Von Linda Vierecke |
    Es ist ein ungewöhnlicher Trauerzug. Kein Rabbi oder Priester, kein Grabstein, keine Urne, kein Grab. Alexander Werber hält die Asche seiner Mutter in den Händen. Der letzte Wille von Lucy Werber war es, in Treblinka zu ruhen - im ehemaligen Vernichtungslager der Nazis. Ausgerechnet an dem Ort, wo ihre gesamte Familie ermordet wurde.

    "Anfangs habe ich nicht verstanden, wie sie solch einen Wunsch haben kann. Denn sie hat doch ihr Leben in Israel verbracht. Ihre Familie, Kinder, Enkelkinder sind da. Aber dann habe ich es akzeptiert. Für sie ist es, als würde der Kreis nun geschlossen. Ihr Vater, ihre Mutter und ihre Brüder sind alle hier begraben in Treblinka. Sie geht zurück zu ihrer geliebten Familie, die sie verloren hat, als sie noch ein kleines Kind war."

    Alexander Werber, seine Schwester Gallila und sein Sohn Adam sind nach Polen gereist um den Wunsch ihrer Mutter zu erfüllen. Nun stehen sie auf dem Gelände der Gedenkstätte Treblinka. Hier, mitten im Wald, erinnern riesige Steinblöcke an das einstige Todeslager.
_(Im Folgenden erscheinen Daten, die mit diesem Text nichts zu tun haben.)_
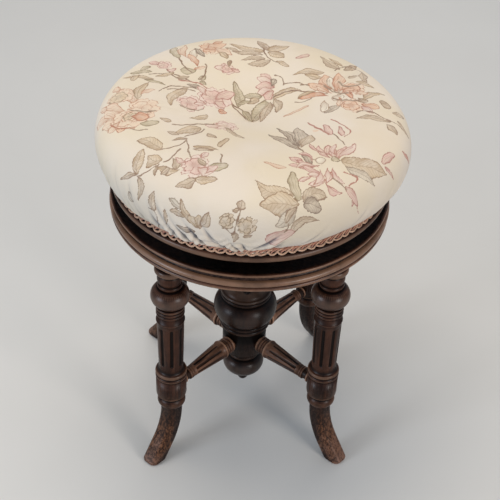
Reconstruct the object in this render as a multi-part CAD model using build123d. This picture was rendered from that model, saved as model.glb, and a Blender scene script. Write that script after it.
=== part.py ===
"""Revolving piano stool: an upholstered round seat that climbs on an iron screw, over a turned and
moulded bed on four fluted legs with sabre feet, tied by four stretchers to a centre column.

Millimetres, +Z up. The origin is on the floor under the screw's axis. The legs stand on the
diagonals, and the seat is drawn screwed right down.
"""

from build123d import *
import os
from math import asin, cos, degrees, radians, sin, sqrt

os.makedirs("parts", exist_ok=True)

# ---- driving dimensions ----

# stance
leg_circle_radius = 139.0  # from the screw's axis to each leg's axis
corner_angles = {"front_left": 225, "front_right": 315, "back_right": 45, "back_left": 135}
leg_turn_angles = {"front_left": 5, "front_right": 22, "back_right": 10, "back_left": 31}
joint_clearance = 0.05  # glued tenons, dowels and shanks, on the radius
overrun = 1.0  # how far a cut runs past the face that it opens

# sabre foot, a rounded square bar bent outwards
foot_height = 88.0
foot_side = 24.5
foot_corner_radius = 8.5
foot_neck_height = 8.0  # upright length under the ankle
foot_bend_radius = 97.0
foot_bend_angle = 35.0
foot_arris_radius = 3.2  # worn edge round the sole
foot_spigot_radius = 8.0
foot_spigot_length = 22.0

# turned leg, from the ankle up: heights of its members, then their radii
ankle_bead_height = 11.5
ankle_cove_height = 6.5
block_bead_height = 3.5
leg_block_height = 28.0
collar_bead_height = 6.5
collar_cove_height = 7.0
shaft_length = 78.0
astragal_height = 2.4
neck_band_height = 8.1
neck_bead_height = 5.0
neck_bead_count = 3
bulb_seat_height = 2.0
bulb_height = 28.0
lip_height = 6.0
ball_height = 16.0
capital_height = 11.0
leg_cap_height = 21.0
ankle_radius = 15.5
ankle_bead_overhang = 2.8  # beyond the ankle, as the next
ankle_cove_foot_overhang = 1.1
ankle_cove_inset = 0.3  # into the ankle
leg_block_radius = 19.8
block_bead_inset = 0.3  # into the block, as the next
block_bead_root_inset = 2.0
collar_bead_radius = 20.4
collar_root_radius = 17.8
shaft_foot_radius = 15.8
shaft_head_radius = 17.3
astragal_overhang = 0.9  # beyond the head of the shaft
neck_bead_radius = 18.0
neck_root_radius = 15.8
leg_bulb_seat_radius = 16.2
leg_bulb_radius = 24.3
leg_lip_radius = 15.6
leg_lip_root_radius = 13.6
leg_ball_radius = 15.8
leg_ball_root_radius = 13.0
capital_radius = 19.0
capital_root_radius = 15.0
leg_cap_radius = 16.5
leg_cap_foot_radius = 14.5
leg_tenon_radius = 9.0
leg_tenon_length = 16.0

# stopped flutes: each is a channel with rounded ends
flute_count = 8
leg_flute_width = 4.6
leg_flute_depth = 1.8
leg_flute_margin = 6.0  # plain wood left at each end of the shaft
column_flute_width = 8.0
column_flute_depth = 2.2
column_flute_margin = 12.0
stretcher_flute_width = 4.0
stretcher_flute_depth = 1.3
stretcher_flute_margin = 5.0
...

Alexander reißt den Beutel mit der Asche auf und beginnt sie zu zerstreuen.

    Es gibt keine Zeremonie – die Werbers sind nicht religiös. Und sie wollen es schnell hinter sich bringen. Denn Asche zu verstreuen ist in ganz Polen - und auch nach jüdischem Beerdigungsrecht – illegal.
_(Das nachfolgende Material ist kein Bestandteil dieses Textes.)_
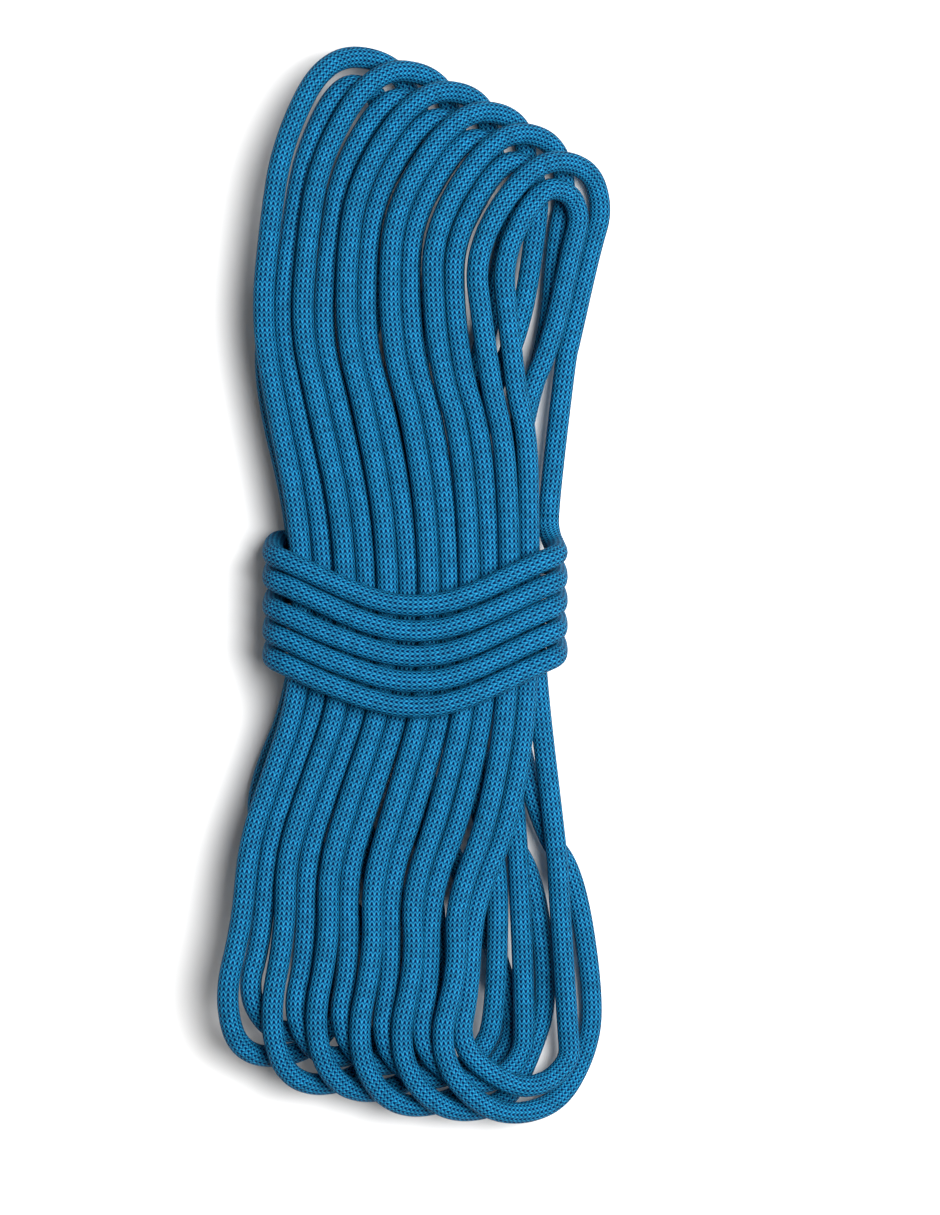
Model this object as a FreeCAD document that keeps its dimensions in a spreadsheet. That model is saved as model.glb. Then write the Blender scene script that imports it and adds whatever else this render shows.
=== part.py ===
import FreeCAD
import Part
import math
import os
import Sketcher

# A dynamic climbing rope coiled into a hank: twelve leaning loops drawn in at the waist, five wraps round it.
# The hank lies flat: its length runs along Y, its loops lean across X and it stands on the plane Z = 0.

Vector = FreeCAD.Vector
UP = Vector(0, 0, 1)
DOWN = Vector(0, 0, -1)
RIGHT = Vector(1, 0, 0)
LEFT = Vector(-1, 0, 0)
ALONG = Vector(0, 1, 0)
BACK = Vector(0, -1, 0)

document = FreeCAD.newDocument("climbing_rope")
sheet = document.addObject("Spreadsheet::Sheet", "sizes")

# Sizes in millimetres and degrees; counts are plain numbers
SIZES = (
    ("rope_diameter", 9.4, "diameter of the rope over its sheath"),
    ("core_diameter", 6.8, "diameter of the bundle of core strands inside the sheath"),
    ("cord_sides", 6, "flat sides that stand for the round section of a wound rope"),
    ("pair_count", 6, "pairs of loops, an outer and an inner one, that lean side by side"),
    ("waist_left", -57.0, "first strand at the waist, from the middle of the hank"),
    ("waist_place", -16.0, "the waist along the hank"),
    ("waist_pitch", 19.0, "from one pair of loops to the next at the waist"),
    ("waist_zigzag", 4.1, "how far outer front strands stand over inner ones at the waist"),
    ("waist_arch", 4.5, "how much higher the middle of the waist lies than its sides"),
    ("low_row", 14.9, "height of the lowest row of strands at the waist"),
    ("middle_row_step", 10.3, "from the lowest row of strands to the middle one"),
    ("front_row_step", 10.4, "from the middle row of strands to the front one"),
    ("outer_back_column", -0.1, "where an outer loop's back strand lies at the waist, in pitches"),
    ("inner_back_column", 0.87, "where an inner loop's back strand lies at the waist, in pitches"),
    ("last_back_column", 0.48, "where the last back strand lies at the waist, in pitches"),
    ("last_back_short", 26.0, "how far short of the waist's middle the last back strand's bend ends"),
    ("corner_height", 1.8, "height of the corner that a back bend rounds"),
    ("top_across", -33.0, "top of the first outer loop across the hank"),
    ("top_along", 231.0, "top of the first outer loop along the hank"),
    ("top_step_across", 20.3, "from one outer loop's top to the next, across"),
    ("top_step_along", -9.0, "from one outer loop's top to the next, along"),
    ("top_lean", 33.5, "slope of a top bend from front to back"),
    ("top_front_radius", 36.4, "front half of an outer top bend"),
    ("top_back_radius", 29.0, "back half of an outer top bend"),
    ("top_nest", 11.15, "from an outer loop's top to its inner loop's top, along"),
    ("top_front_nest", 14.2, "less radius in the front half of an inner top bend"),
    ("top_back_nest", 14.55, "less radius in the back half of an inner top bend"),
    ("top_nest_lift", 0.8, "height of an inner top over its outer one's"),
    ("top_nest_slide", -2.1, "slide of an inner top along its own slope"),
    ("bottom_across", -57.9, "bottom of the first outer loop across the hank"),
    ("bottom_along", -205.8, "bottom of the first outer loop along the hank"),
    ("bottom_step_across", 22.8, "from one outer loop's bottom to the next, across"),
    ("bottom_step_along", -5.0, "from one outer loop's bottom to the next, along"),
    ("bottom_lean", 35.6, "slope of a bottom bend from front to back"),
    ("bottom_front_radius", 34.0, "front half of an outer bottom bend"),
    ("bottom_back_radius", 28.3, "back half of an outer bottom bend"),
    ("bottom_nest", 12.0, "from an outer loop's bottom to its inner loop's bottom, along"),
    ("bottom_front_nest", 12.0, "less radius in the front half of an inner bottom bend"),
    ("bottom_back_nest", 16.3, "less radius in the back half of an inner bottom bend"),
    ("bottom_nest_lift", 4.0, "height of an inner bottom over its outer one's"),
    ("bottom_nest_slide", 3.0, "slide of an inner bottom along its own slope"),
    ("top_reach", 1.22, "length of a top bend's tangent as a share of its radius"),
    ("bottom_reach", 1.45, "length of a bottom bend's tangent as a share of its radius"),
    ("link_column", 0.81, "where the strand to the wraps comes down beside the last pair, in pitches"),
    ("link_place", 30.0, "where that strand leaves the loops, along the hank"),
    ("link_height", 17.2, "height of that strand there"),
    ("link_reach", 9.5, "reach of that strand's bend up the side of the first wrap"),
    ("wrap_count", 5, "turns round the waist"),
    ("wrap_first", 6.0, "first wrap's sides along the hank"),
    ("wrap_step", 11.0, "from one wrap to the next along the hank"),
    ("wrap_sag", 15.0, "how far a wrap's front dips towards the bottom of the hank"),
    ("wrap_left_clearance", 2.2, "from the hank's left strand to the left side of the wraps"),
    ("wrap_right_clearance", 2.6, "from the hank's right strand to the right side of the wraps"),
    ("wrap_rise_clearance", 1.2, "from the highest strand to the middle of the wraps"),
    ("wrap_shoulder_rise", 1.4, "where a wrap's sides bend over the front, above the front row"),
    ("wrap_right_heel_height", 24.0, "where a wrap comes up from under the right side"),
    ("wrap_left_heel_height", 16.0, "where a wrap bends under the left side"),
    ("wrap_corner", 12.0, "reach of a wrap's bend from its side to its front"),
    ("wrap_right_heel", 19.5, "reach of a wrap's bend from its underside to its right side"),
    ("wrap_left_heel", 11.8, "reach of a wrap's bend from its left side to its underside"),
    ("wraps_end_aside", 1.5, "how far the last turn's end lies aside from the turn before it"),
    ("stand_cut_share", 0.1, "depth of the flat that the wraps stand on, as a share of the diameter"),
    ("tail_length", 22.0, "straight end of the rope beyond its last turn"),
    ("sleeve_length", 16.0, "length of the shrunk sleeve on each end of the rope"),
    ("sleeve_wall", 0.4, "wall of the shrunk sleeve"),
    ("sleeve_clearance", 0.1, "round the rope, inside the sleeve"),
    ("core_clearance", 0.05, "round the core, inside the sheath"),
    ("sleeve_set_back", 3.0, "bare rope left between the sleeve and the fused tip"),
    ("tip_length", 3.0, "length of the fused tip"),
    ("tip_bevel", 1.6, "bevelled edge of the fused tip"),
    ("least_gap", 0.4, "least gap allowed between two strands"),
)
for row, (name, value, note) in enumerate(SIZES, start=1):
    sheet.set(f"A{row}", note)
    sheet.set(f"B{row}", str(value))
    sheet.setAlias(f"B{row}", name)
document.recompute()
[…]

    Doch so hat es sich seine Mutter gewünscht. ihren Sohn hat es große Überwindung gekostet, diese Reise anzutreten.

    "Polens Erde ist getränkt mit jüdischem Blut – für mich ist das ein riesiger jüdischer Friedhof hier. Wir sagen, dass wir heute neue Juden sind – in einem neuen Land, die neue Dinge tun. Diese neuen Juden sind nicht mehr mit der Vergangenheit verbunden – mit der Zeit, als die Juden hier wie Hammel zur Schlachtbank geführt wurden."
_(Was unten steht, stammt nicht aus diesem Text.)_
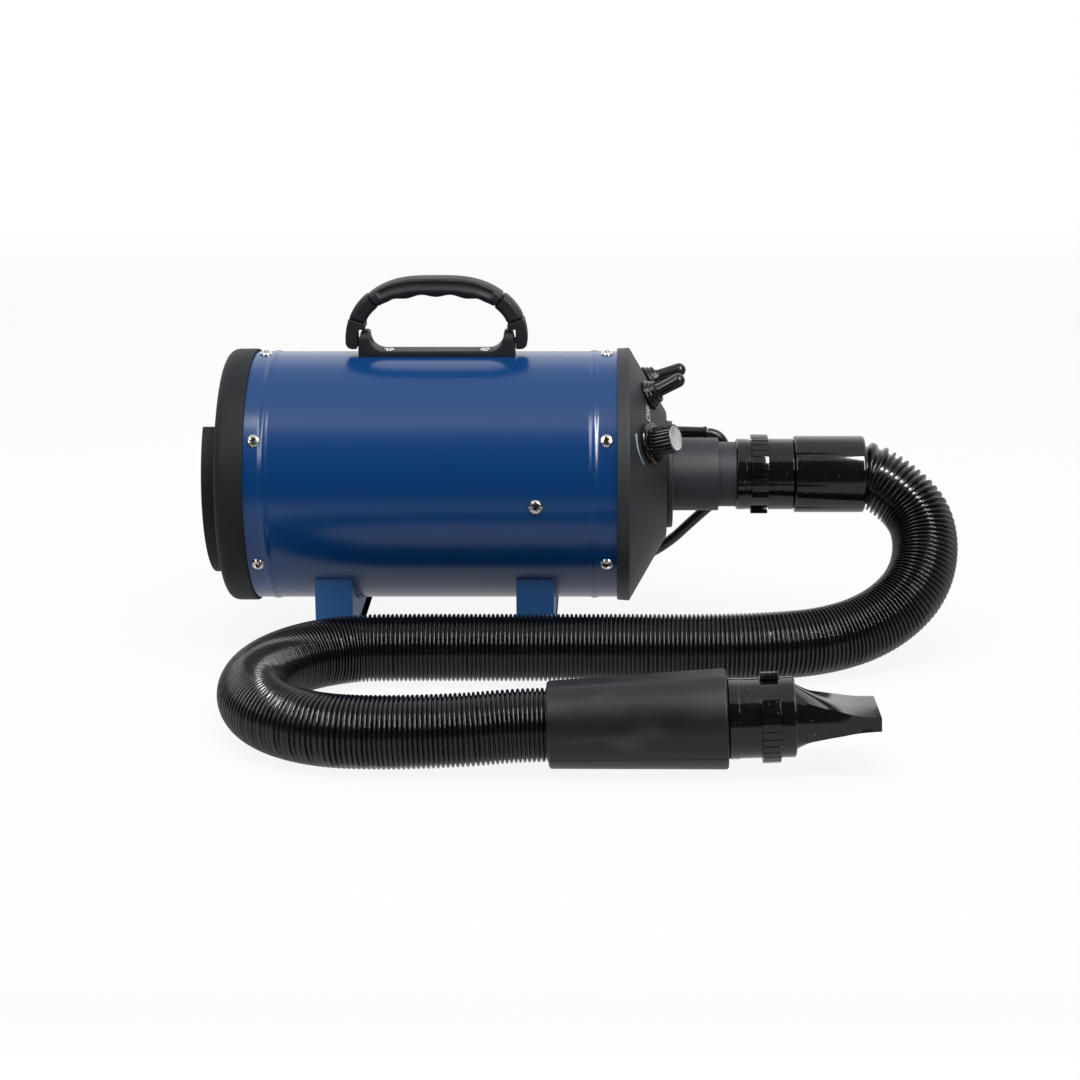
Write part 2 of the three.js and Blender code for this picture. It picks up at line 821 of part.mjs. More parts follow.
function handleArm(sign) {
  const notchHeight = earTop + armNotchGap;
  const notchX = armInner - armNotchDepth;
  const outline = new THREE.Shape();
  outline.moveTo(armInner, armBottom);
  outline.lineTo(handleHalf - armCornerRounding, armBottom);
  outline.quadraticCurveTo(handleHalf, armBottom, handleHalf, armBottom + armCornerRounding);
  outline.lineTo(handleHalf, armShoulderHeight);
  outline.quadraticCurveTo(
    handleHalf - armBulgeInset,
    armShoulderHeight + armBulgeRise,
    joint.outer.x,
    joint.outer.y,
  );
  outline.lineTo(joint.inner.x, joint.inner.y);
  outline.lineTo(notchX - armElbowInset, notchHeight + armElbowRise);
  outline.lineTo(notchX, notchHeight);
  outline.lineTo(armInner, notchHeight);
  const arm = prism(outline, armWidth, "y", 3);
  const bore = rod(armInner - overrun, armInner + pinHead + fit, pinHole, smallSides);
  const finished = cut(arm, bore.translate(0, 0, pivotHeight));
  return sign > 0 ? finished : finished.rotateZ(Math.PI);
}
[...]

    Anderthalb Stunden sind sie in Treblinka – dann fährt die Familie weiter nach Warschau. Hier ist ihre Mutter 1933 geboren. Ein falscher Pass rettete ihr das Leben. Ihre Familie – der Vater, die Mutter und der Bruder aber mussten ins Ghetto. Sie brachte ihnen so oft es ging die wenigen Lebensmittel, die sie bekommen konnte, an die Ghettomauern.

    "Sie erzählte mir, wie sie einmal nur ein halbes Brot nach Hause brachte. Ihre Mutter wusste sofort, dass sie das Brot gegessen hatte, aber sie hat nichts gesagt. Als sie mir das erzählte, weinte sie und sagte: 'Sie mussten wegen mir hungern.' Sie hatte immerzu ein schlechtes Gewissen."

    Am letzten Tag der Reise geht es nach Bielsko-Biala, 70 Kilometer südlich von Krakau. Hier hat die Mutter nach dem Krieg gelebt – hier ist Alexander geboren worden. Ein polnischer Historiker, der sich mit jüdischer Geschichten in Polen beschäftigt, zeigt ihnen die Stadt.

    "Nach Bielsko Biala kamen nach dem Krieg mehr Juden als hier zuvor gelebt haben. Denn das war eine tolerante Stadt – eine Stadt, wo sich die Juden sicher fühlen konnten."

    Am Rande der Stadt liegt der jüdische Friedhof. Die Gräber hier tragen deutsche Inschriften – Weiss, Herman, Goldstein oder Werber. Alexander Werber steht vor dem Grab seiner Urgroßeltern. Das erste Mal auf dieser Reise scheint ihm seine Familiengeschichte nah zu gehen.

    "Ich fühle nun doch ein wenig, dass ich hierher gehöre. Ich bin überrascht, dass der Friedhof so gut erhalten ist, dass es Menschen gibt, denen die Geschichte und das jüdische Erbe nicht egal sind. Dass es manche Polen interessiert."

    Bislang hat seine Herkunft Alexander wenig bedeutet. Nun will er in Israel Geld sammeln um Gräber auf dem jüdischen Friedhof zu restaurieren. Seinen Teil beitragen, um das jüdische Erbe in Polen zu erhalten.

    "Vielleicht war der letzte Wille meiner Mutter ihr Weg, uns zu zwingen an den Ort zurück zu kehren, wo sie und auch mein Vater herkommen, wo unsere Wurzeln liegen."